Abstract: How can Tom Hanks come across so differently in "Forrest Gump" and "Catch Me If You Can?" What makes him unique in each of his roles? Is it his appearance? The way he talks? The way he moves? In my thesis, I introduce the problem of persona reconstruction. I define it as a modeling process that accurately represents the likeness of a person, and propose solutions to address the problem with the goal of creating a model that looks, talks, and acts like the recorded person. The specific aspects of persona modelled in this thesis include facial shape and appearance, motion and expression dynamics, the aging process, the speaking style and how a person talks through solving the visual speech synthesis problem.

These goals are highly ambitious. The key idea of this thesis is that the utilization of a large amount of unconstrained data enables overcoming many of the challenges. Unlike most traditional modeling techniques which require a sophisticated capturing process, my solutions to these tasks operate only on unconstrained data such as a uncalibrated personal photo and video collection, and thus can be scaled to virtually anyone, even historical figures, with minimal efforts.
In particular, I first propose new techniques to reconstruct time-varying facial geometry equipped with expression-dependent texture that captures even minute shape variations such as wrinkles and creases using a combination of uncalibrated photometric stereo, novel 3D optical flow, dense pixel-level face alignment, and frequency-based image blending.
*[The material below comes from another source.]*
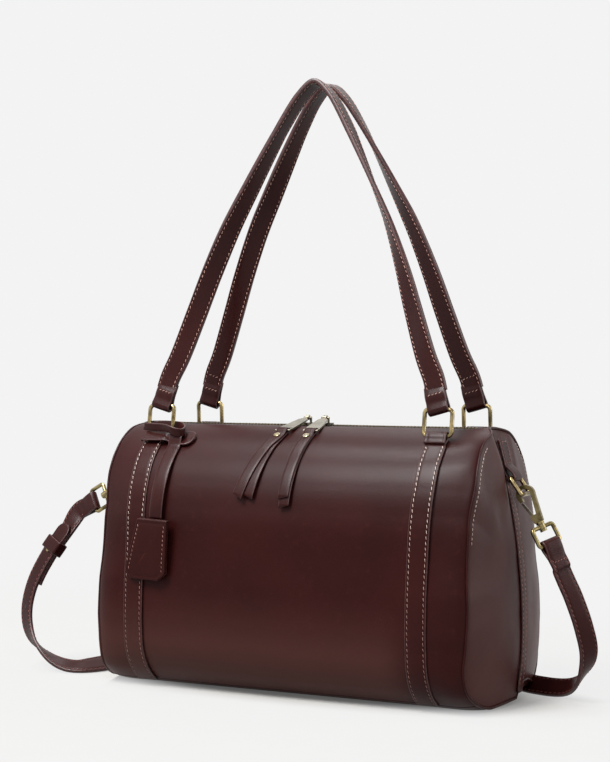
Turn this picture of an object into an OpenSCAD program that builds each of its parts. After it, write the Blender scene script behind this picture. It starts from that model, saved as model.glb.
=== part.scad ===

Then I demonstrate a way to drive or animate the reconstructed model with a source video of another actor by transferring the expression dynamics while preserving the likeness of the person. Together these techniques represent the first system that allows reconstruction of a controllable 3D model of any person from just a photo collection. 
Next, I model facial changes due to aging by learning the aging transformation from unstructured Internet photos using a novel illumination-subspace matching technique. Then I apply such a transformation in an application that takes as input a photograph of a child and produces a series of age-progressed outputs between 1 and 80 years of age. The proposed technique establishes a new state of the art for the most difficult aging case of babies to adults. This is demonstrated by an extensive evaluation of age progression techniques in the literature.
Finally, I model how a person talks via a system that can synthesize a realistic video of a person speaking given just an input audio. Unlike prior work which requires a carefully constructed speech database from many individuals, my solution solves the video speech problem by requiring only existing video footage of a single person. Specifically, it focuses on a single person (Barack Obama) and relies on an LSTM-based recurrent neural network trained on Obama's footage to synthesize a high-quality mouth video of him speaking. My approach generates compelling and believable videos from audio that enable a range of important applications such as lip-reading for hearing-impaired people, video bandwidth reduction, and creating digital humans which are central to entertainment applications like special effects in films.
CSE 203
Tuesday, June 20, 2017 - 12:00 to 14:00